The transcription of three movements from Ravel’s Le Tombeau de Couperin go persuasively enough, though the organ cannot quite trip lightly in the ‘Forlane’, while An Occasional Trumpet Voluntary by the late Patrick Gowers, which follows, proves a faintly Widor-like toccata. A more explicitly French group ensues with Guilmant’s arrangement of the slow movement of Debussy’s String Quartet and the third of Nadia Boulanger’s Trois Improvisations flanking the young Kerensa Briggs’s Messiaen-tinged meditation Light in Darkness – with real Messiaen turning up later in the form of Lapwood’s transcription of his very early Vocalise-Étude.
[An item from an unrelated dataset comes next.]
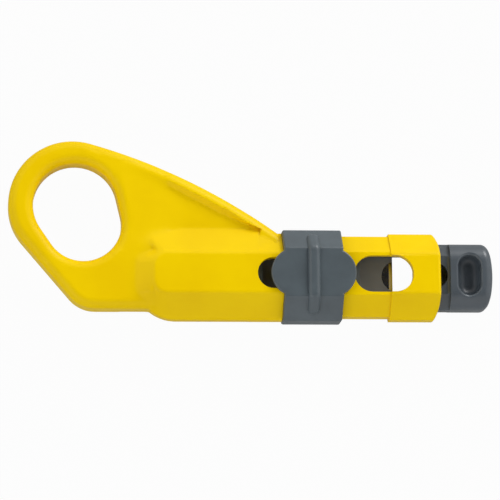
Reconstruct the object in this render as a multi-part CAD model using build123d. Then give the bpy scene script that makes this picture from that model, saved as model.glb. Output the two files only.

And if Owain Park’s Images proves a somewhat etiolated sequence of distant fanfares and twiddles, the upwardly whirling scales of Cheryl Frances-Hoad’s Taking Your Leave create a suitably ebullient sortie.

The real curiosity, however, is Lapwood’s own arrangement of Britten’s Four Sea Interludes from Peter Grimes. Much of this works surprisingly well, though the quiet passage towards the end of ‘Storm’ fails quite to come off. By contrast, ‘Sunday Morning’, complete with actual bell to match Britten’s church bell effect – though oddly, Lapwood only brings it in at Britten’s third chime – is strikingly effective and the high point of this wide-ranging recital.